## Given instruction
Reproduce all of the records exactly.

## Working data

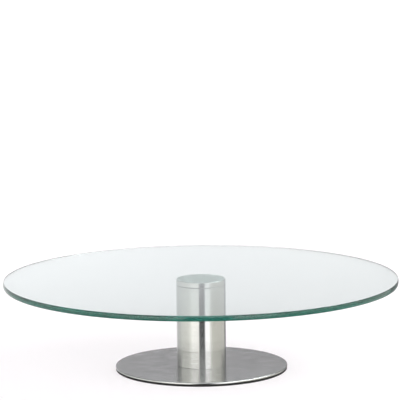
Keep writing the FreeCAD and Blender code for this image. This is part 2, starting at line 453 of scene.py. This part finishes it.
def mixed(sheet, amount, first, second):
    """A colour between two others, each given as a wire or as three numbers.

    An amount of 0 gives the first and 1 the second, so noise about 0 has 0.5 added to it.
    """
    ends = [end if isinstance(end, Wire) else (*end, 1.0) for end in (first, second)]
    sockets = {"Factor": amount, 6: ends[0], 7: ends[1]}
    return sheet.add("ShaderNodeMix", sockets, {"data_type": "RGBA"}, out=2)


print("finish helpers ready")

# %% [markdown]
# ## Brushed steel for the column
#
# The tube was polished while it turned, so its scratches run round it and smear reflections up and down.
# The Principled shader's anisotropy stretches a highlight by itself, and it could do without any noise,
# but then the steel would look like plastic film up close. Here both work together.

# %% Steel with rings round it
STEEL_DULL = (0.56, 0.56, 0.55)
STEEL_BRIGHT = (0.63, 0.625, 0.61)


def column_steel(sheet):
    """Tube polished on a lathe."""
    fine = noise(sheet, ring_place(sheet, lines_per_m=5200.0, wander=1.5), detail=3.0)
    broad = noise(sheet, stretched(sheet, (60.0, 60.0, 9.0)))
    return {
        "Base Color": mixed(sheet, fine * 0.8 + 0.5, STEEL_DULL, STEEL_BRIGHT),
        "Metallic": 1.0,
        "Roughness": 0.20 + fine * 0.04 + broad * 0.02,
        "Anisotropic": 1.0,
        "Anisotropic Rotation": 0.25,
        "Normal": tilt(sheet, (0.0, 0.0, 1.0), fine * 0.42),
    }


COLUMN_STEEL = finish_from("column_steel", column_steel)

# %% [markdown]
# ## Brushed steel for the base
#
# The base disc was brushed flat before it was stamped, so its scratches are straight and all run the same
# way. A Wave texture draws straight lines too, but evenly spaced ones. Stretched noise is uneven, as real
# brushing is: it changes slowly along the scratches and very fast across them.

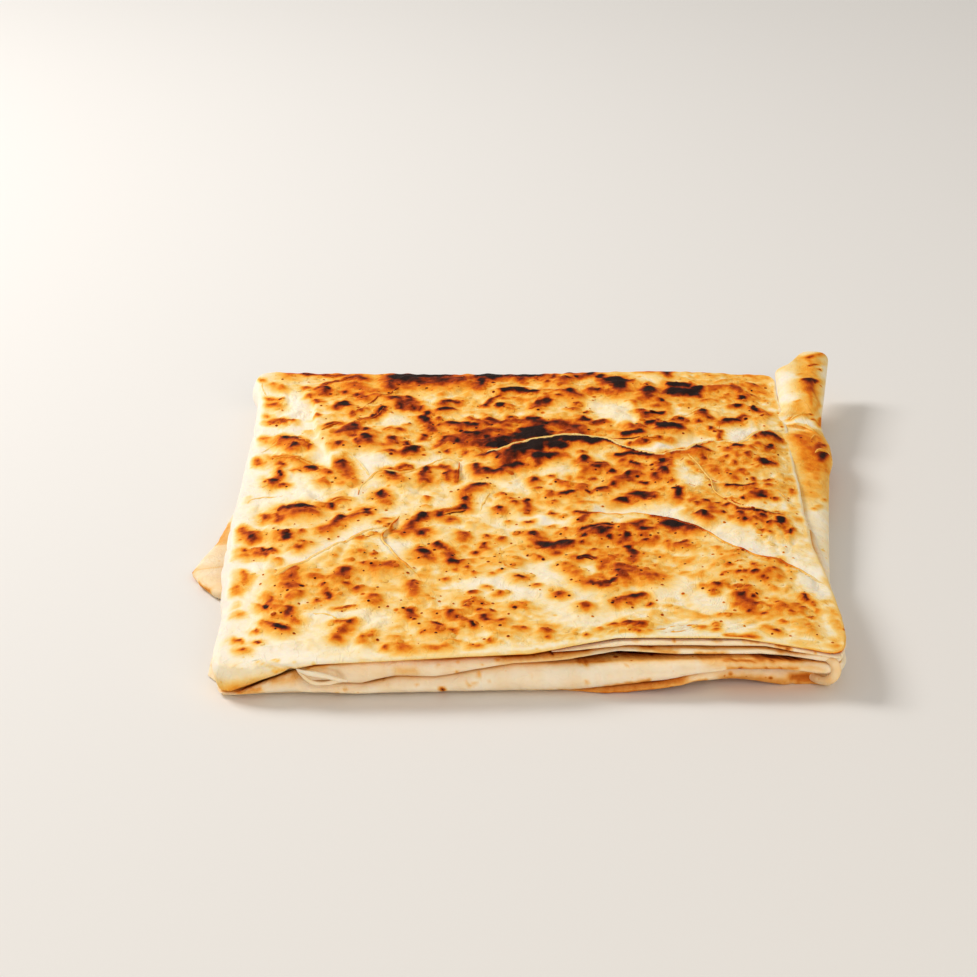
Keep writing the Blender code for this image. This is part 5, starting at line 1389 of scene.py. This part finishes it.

## Finished exercise
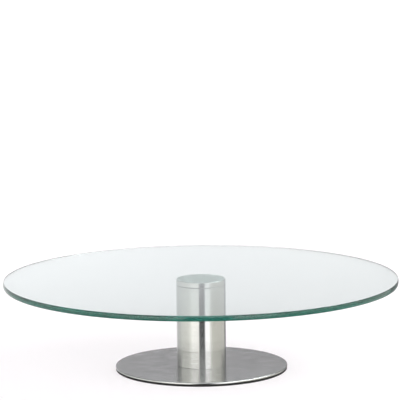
Keep writing the FreeCAD and Blender code for this image. This is part 2, starting at line 453 of scene.py. This part finishes it.
def mixed(sheet, amount, first, second):
    """A colour between two others, each given as a wire or as three numbers.

    An amount of 0 gives the first and 1 the second, so noise about 0 has 0.5 added to it.
    """
    ends = [end if isinstance(end, Wire) else (*end, 1.0) for end in (first, second)]
    sockets = {"Factor": amount, 6: ends[0], 7: ends[1]}
    return sheet.add("ShaderNodeMix", sockets, {"data_type": "RGBA"}, out=2)


print("finish helpers ready")

# %% [markdown]
# ## Brushed steel for the column
#
# The tube was polished while it turned, so its scratches run round it and smear reflections up and down.
# The Principled shader's anisotropy stretches a highlight by itself, and it could do without any noise,
# but then the steel would look like plastic film up close. Here both work together.

# %% Steel with rings round it
STEEL_DULL = (0.56, 0.56, 0.55)
STEEL_BRIGHT = (0.63, 0.625, 0.61)


def column_steel(sheet):
    """Tube polished on a lathe."""
    fine = noise(sheet, ring_place(sheet, lines_per_m=5200.0, wander=1.5), detail=3.0)
    broad = noise(sheet, stretched(sheet, (60.0, 60.0, 9.0)))
    return {
        "Base Color": mixed(sheet, fine * 0.8 + 0.5, STEEL_DULL, STEEL_BRIGHT),
        "Metallic": 1.0,
        "Roughness": 0.20 + fine * 0.04 + broad * 0.02,
        "Anisotropic": 1.0,
        "Anisotropic Rotation": 0.25,
        "Normal": tilt(sheet, (0.0, 0.0, 1.0), fine * 0.42),
    }


COLUMN_STEEL = finish_from("column_steel", column_steel)

# %% [markdown]
# ## Brushed steel for the base
#
# The base disc was brushed flat before it was stamped, so its scratches are straight and all run the same
# way. A Wave texture draws straight lines too, but evenly spaced ones. Stretched noise is uneven, as real
# brushing is: it changes slowly along the scratches and very fast across them.

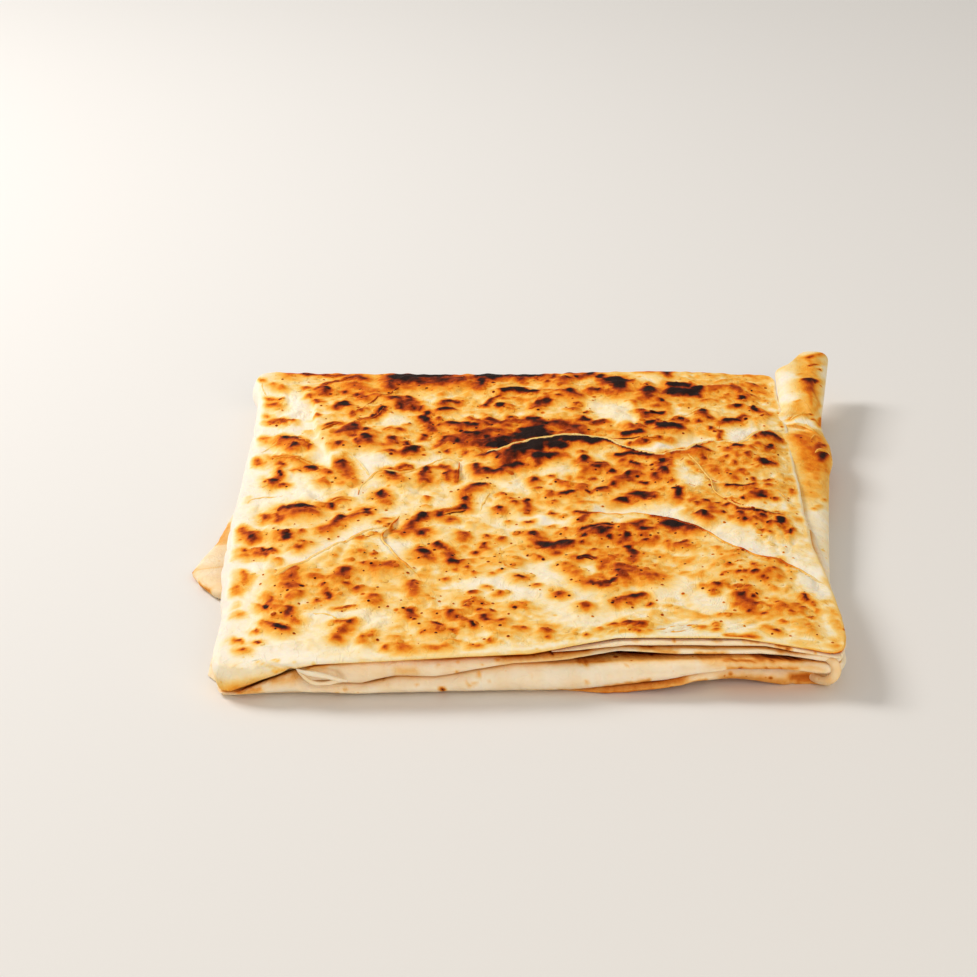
Keep writing the Blender code for this image. This is part 5, starting at line 1389 of scene.py. This part finishes it.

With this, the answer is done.